Jimmy, I know we don’t know each other very well, so I’ll tell you something about me: I love history. I love reading stories that I don’t yet know. At some point a few years ago I became interested in the Iran hostage incident that plagued your Presidency. So I read a couple books about it. Watched a movie. Eventually, l even listened to a podcast about it. It was through learning about that story that I learned more about you, and the terrible situation you were in as President during that time.

I cannot imagine the weight that must have been on your shoulders. That whole debacle, the foreign policy stumbles, the lives lost and in the balance—I realize that took a terrible toll on you as a man, not just on your presidency.

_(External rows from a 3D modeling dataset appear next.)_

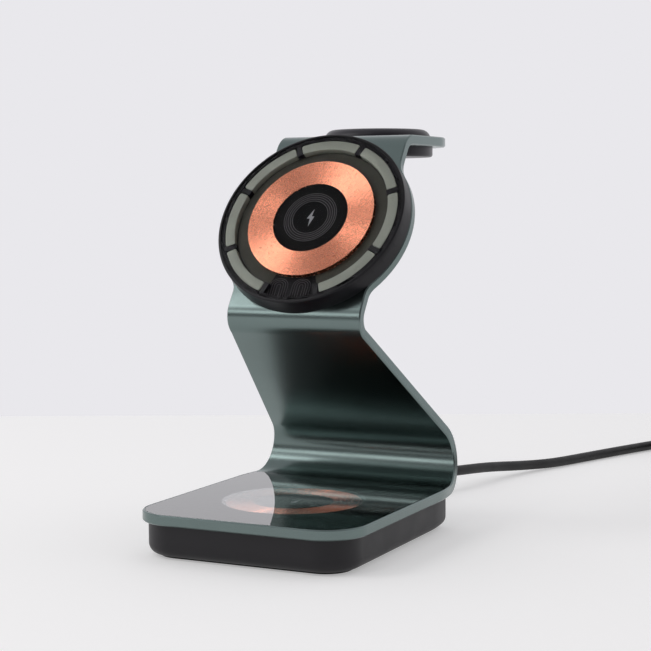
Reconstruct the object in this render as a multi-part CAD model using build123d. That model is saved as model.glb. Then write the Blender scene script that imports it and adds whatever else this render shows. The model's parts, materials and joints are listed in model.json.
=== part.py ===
from build123d import *
import os
from math import atan, cos, degrees, pi, radians, sin, sqrt, tan

# Three-in-one charging station. One bent metal plate is base, leg, upright and shelf. It
# carries a round phone pad on the upright, a watch puck on the shelf and, under the glass
# of its base, a coil for a pair of earbuds. Millimetres, +Z up, +Y to the rear. The origin
# lies on the table, in the middle of the stand's own width and depth, mains lead left out.

# Bent plate: lengths run along its upper and front face, from fold line to fold line
plate_thick = 3.0
base_width = 68.8
base_corner_r = 12.5
base_length = 98.8
taper_lead = 10.9
neck_width = 43.0
leg_length = 83.1
leg_rise = 38.2
upright_length = 66.1
upright_lean = 34.1
lower_bend_r = 8.3
elbow_r = 6.4
top_bend_r = 8.0
lobe_margin = 0.2
lobe_above_middle = 0.15
lobe_lower_fillet = 5.5
lobe_upper_fillet = 9.0
shelf_straight = 0.25
edge_chamfer = 0.35
bend_sections = 12
join_tolerance = 0.001

# Clearances, and the share of its wall that a fillet may take
fit_gap = 0.1
screw_gap = 0.05
wall_share = 0.95

# Glass on the base
glass_thick = 0.8
film_thick = 0.2
glass_rim_width = 0.7
glass_rear_gap = 1.0
film_window_margin = 1.1

# Base housing and its foot
foot_thick = 1.0
foot_recess = 0.4
foot_inset = 5.2
housing_height = 9.4
housing_inset = 1.7
housing_tail = 4.57
housing_wall_thick = 1.8
housing_floor = 1.6
housing_bottom_r = 3.0
housing_rear_corner_r = 5.0

# Charging coils, the same winding in the base and in the phone pad
coil_inner_r = 11.8
coil_outer_r = 19.9
base_coil_ahead = 1.0
base_coil_thick = 1.3
base_ferrite_thick = 1.0
base_ferrite_margin = 2.1
base_disc_gap = 0.4
base_disc_thick = 0.9
tray_wall_thick = 1.2
tray_floor = 0.8

# Main board and its posts
board_thick = 1.0
board_side_gap = 0.3
board_length = 24.0
board_corner_r = 2.0
board_from_bend = 17.3
board_post_height = 2.0
board_post_r = 2.2
board_post_inset = 3.4
choke_r = 4.2
choke_height = 3.0
chip_side = 6.0
chip_height = 1.1

# Screws under the base and inside the phone pad
screw_r = 1.0
screw_head_r = 1.9
screw_head_height = 1.2
base_screw_inset = 7.9
base_screw_front = 9.5
base_screw_from_bend = 6.8
base_screw_seat = 3.0
base_screw_grip = 1.5
base_boss_r = 3.2
pad_screw_inset = 5.5
pad_screw_head_height = 0.7
pad_screw_grip = 2.0
pad_screw_count = 3

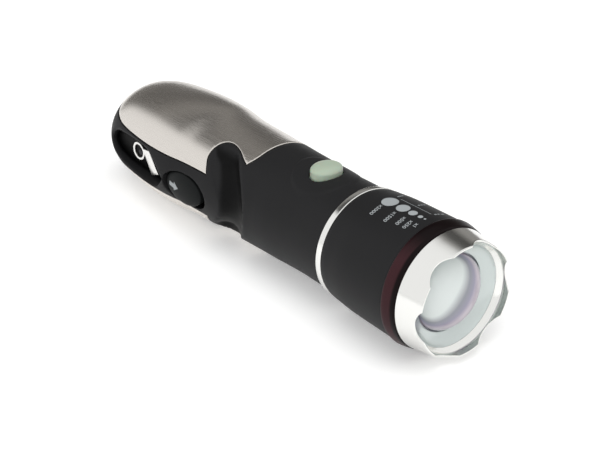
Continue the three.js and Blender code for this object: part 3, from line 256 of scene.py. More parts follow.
LENS_CONE = (
    (41.8, 13.6), (41.8, 19.4), (43.0, 19.4), (43.0, 17.85), (45.3, 17.85, 0.1),
    (45.25, 17.7, 0.2), (44.6, 17.3, 0.6), (43.7, 16.3, 0.8), (42.9, 14.9, 0.8),
    (42.4, 13.65, 0.3),
)
LENS_FLANGE = (
    (39.8, 0.001), (39.8, 14.3), (40.0, 14.6), (41.3, 14.6), (41.5, 14.4), (41.5, 13.35),
)
LAMP_TUBE = (
    (0.15, 15.0, 0.05), (0.15, 17.0), (12.3, 17.0), (12.3, 15.7), (14.2, 15.7), (14.2, 17.0),
    (27.7, 17.0), (27.7, 16.4), (30, 16.4), (30, 15.4), (3.2, 15.4), (3.2, 10.8), (1.1, 10.8),
    (1.1, 12.9), (-9, 12.9), (-9, 14.7, 0.05),
)
THREAD_ENDS = (-8.9, -2.6)
LAMP_NECK = ((-2.6, 14.9), (-2.2, 14.9), (-2.2, 13.2), (-0.3, 13.2), (-0.3, 15.0), (0.15, 15.0))

# The printed zoom scale: dots as place along X and radius, their labels, the line as two places
# along X, degrees past the top and width, and marks as place along X and two angles
ZOOM_DOTS = ((14.15, 2.87), (20.35, 2.33), (24.95, 1.55), (28.4, 0.88), (30.5, 0.42))
ZOOM_LABELS = ("x2000", "x1500", "x500", "x250", "x1")
ZOOM_LABEL_X = (14.0, 20.6, 25.2, 28.45, 31.0)
ZOOM_LINE = (14.8, 29.0, 10.3, 0.22)
ZOOM_MARKS = (
    (12.6, 102.0, 104.2), (12.4, 105.0, 107.4), (12.1, 108.4, 110.6), (21.3, 104.4, 106.8),
    (21.2, 107.8, 110.2), (21.0, 111.2, 114.0), (29.7, 102.4, 105.0), (29.7, 106.0, 108.4),
    (29.8, 110.0, 113.6),
)
DOT_ANGLE, LABEL_ANGLE = 89.4, 80.2
PRINT_RISE = 0.05
LABEL_HEIGHT = 1.45
MARK_REACH, MARK_HALF = 21, 0.28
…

And I began to see, that your not being re-elected probably didn’t have much to do with God thinking Democrats are bad.

But I have come to see that what happened while you were in office contributed to evangelical Christians dumping you in droves. You weren’t manly enough, weren’t tough enough, didn’t fight abortion hard enough perhaps, and you never did get those hostages released. The Iranians waited until 2.2 seconds after you were out of office, just to spite you.

Mr. President, I am sorry for how all that went down. It must have hurt when your fellow Christians kicked you to the curb. But the proof is in the pudding, now: your character has remained after all these years, fully intact, your marriage a beautiful picture of love, your efforts on behalf of the poor and oppressed world-renowned. Like, Nobel Peace Prize renowned. You have done well, and proved yourself a good and faithful servant of the Christ you claim.

Dear, no, dearest Jimmy Carter, I’m sorry I thought your party affiliation was your identity all those years. I’m sorry I wrote you off and never bothered to take a closer look at your actions and character until you were an old man and I was nearly forty. Now I know you’re a national treasure, our oldest living president, and one whose legacy of love and service will live on and be properly lauded after you take up residence in heaven. I hope you can accept my apology and forgive me.